INSERT INTO @YourTable VALUES (NULL, 'd0', 'd0', NULL)
INSERT INTO @YourTable VALUES (NULL, 'd0', 'd1', NULL)
INSERT INTO @YourTable VALUES (NULL, 'd0', 'd2', 'a0')
INSERT INTO @YourTable VALUES ('d0', 'd1', 'd1', NULL)
INSERT INTO @YourTable VALUES ('d0', 'd2', 'd2', 'a0')

;with DistinctTable as (
    select  *, 
    DenseRank = Dense_Rank() over (Partition By A, B, D order by A, B, C, D)
    from    @YourTable
)
select  A, B, C, D
from    DistinctTable
where   DenseRank = 1


回答3:

A subquery perhaps?

SELECT A,B,C,D FROM table1 WHERE EXISTS ( SELECT DISTINCT A,B,D FROM table1 );



回答4:

The fact you have NULLs in A and D compicates matters for any EXISTS.

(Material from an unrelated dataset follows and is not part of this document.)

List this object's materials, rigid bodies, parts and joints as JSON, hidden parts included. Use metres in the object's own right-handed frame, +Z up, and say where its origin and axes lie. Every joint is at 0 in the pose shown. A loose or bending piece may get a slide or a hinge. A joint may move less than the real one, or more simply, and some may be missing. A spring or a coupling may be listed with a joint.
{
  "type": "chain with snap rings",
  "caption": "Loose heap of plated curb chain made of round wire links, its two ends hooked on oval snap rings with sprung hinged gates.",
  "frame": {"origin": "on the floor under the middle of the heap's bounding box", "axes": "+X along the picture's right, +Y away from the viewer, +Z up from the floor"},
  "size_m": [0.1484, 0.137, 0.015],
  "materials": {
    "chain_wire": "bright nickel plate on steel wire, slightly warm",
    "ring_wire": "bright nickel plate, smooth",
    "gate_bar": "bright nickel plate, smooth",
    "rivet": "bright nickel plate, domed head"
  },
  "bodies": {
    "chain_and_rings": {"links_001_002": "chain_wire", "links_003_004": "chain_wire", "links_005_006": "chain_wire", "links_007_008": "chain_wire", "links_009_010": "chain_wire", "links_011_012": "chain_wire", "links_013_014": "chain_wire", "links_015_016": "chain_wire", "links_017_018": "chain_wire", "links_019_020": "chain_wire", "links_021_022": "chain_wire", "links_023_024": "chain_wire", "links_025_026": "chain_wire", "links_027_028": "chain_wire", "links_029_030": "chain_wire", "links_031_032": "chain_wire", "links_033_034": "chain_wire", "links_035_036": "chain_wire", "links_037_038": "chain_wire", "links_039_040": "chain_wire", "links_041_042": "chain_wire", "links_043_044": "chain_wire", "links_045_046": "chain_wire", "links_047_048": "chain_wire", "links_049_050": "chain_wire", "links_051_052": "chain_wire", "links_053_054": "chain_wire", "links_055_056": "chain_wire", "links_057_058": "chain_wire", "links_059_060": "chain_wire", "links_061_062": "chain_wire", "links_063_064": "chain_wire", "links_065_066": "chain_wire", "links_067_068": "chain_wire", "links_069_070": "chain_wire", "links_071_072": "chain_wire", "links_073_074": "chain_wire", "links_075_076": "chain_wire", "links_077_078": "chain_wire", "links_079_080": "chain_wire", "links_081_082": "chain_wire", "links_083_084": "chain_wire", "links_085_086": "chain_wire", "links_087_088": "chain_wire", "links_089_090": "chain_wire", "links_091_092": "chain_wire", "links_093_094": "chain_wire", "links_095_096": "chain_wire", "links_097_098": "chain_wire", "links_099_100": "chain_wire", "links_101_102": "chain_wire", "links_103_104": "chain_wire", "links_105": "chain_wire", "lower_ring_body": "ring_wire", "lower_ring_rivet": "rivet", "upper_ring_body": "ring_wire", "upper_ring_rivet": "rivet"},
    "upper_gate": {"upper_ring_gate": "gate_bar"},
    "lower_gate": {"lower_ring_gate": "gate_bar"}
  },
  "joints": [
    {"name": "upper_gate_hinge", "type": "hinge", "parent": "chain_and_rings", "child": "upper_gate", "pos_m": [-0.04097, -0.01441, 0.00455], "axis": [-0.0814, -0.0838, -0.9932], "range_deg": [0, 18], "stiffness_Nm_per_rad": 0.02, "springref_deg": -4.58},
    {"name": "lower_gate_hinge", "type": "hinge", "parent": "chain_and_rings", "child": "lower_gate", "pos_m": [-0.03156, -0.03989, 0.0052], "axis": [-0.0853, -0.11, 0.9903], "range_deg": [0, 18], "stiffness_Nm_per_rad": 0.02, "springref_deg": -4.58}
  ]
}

Any MIN/MAX solution on C may not give you NULL as I think you want. Otherwise, use MIN(C) and a simple group by.

You have to extract the unique keys first (A, B, D), then use that to determine extract the rows again and work out what to do with C

DECLARE @TheTable TABLE (
  A varchar(2) NULL,
  B varchar(2) NULL,
  C varchar(2) NULL,
  D varchar(2) NULL
)

INSERT INTO @TheTable VALUES (NULL, 'd0', 'd0', NULL)
INSERT INTO @TheTable VALUES (NULL, 'd0', 'd1', NULL)
INSERT INTO @TheTable VALUES (NULL, 'd0', 'd2', 'a0')
INSERT INTO @TheTable VALUES ('d0', 'd1', 'd1', NULL)
INSERT INTO @TheTable VALUES ('d0', 'd2', 'd2', 'a0')

SELECT DISTINCT
    T.A,
    T.B,
    CASE Number WHEN 1 THEN T.C ELSE NULL END,
    T.D
FROM
    (SELECT
        COUNT(*) AS Number,
        A, B, D
    FROM
        @TheTable
    GROUP BY
        A, B, D
    ) UQ
    JOIN
    @TheTable T ON ISNULL(T.A, '') = ISNULL(UQ.A, '') AND ISNULL(T.B, '') = ISNULL(UQ.B, '') AND ISNULL(T.D, '') = ISNULL(UQ.D, '')


回答5:

if you have an unique id in the table, then i would go for something like this:

SELECT A,B,C,D FROM table WHERE id IN (SELECT DISTINCT A,B,D)

The problem is that you would always get the first value of C, not the first one with an value.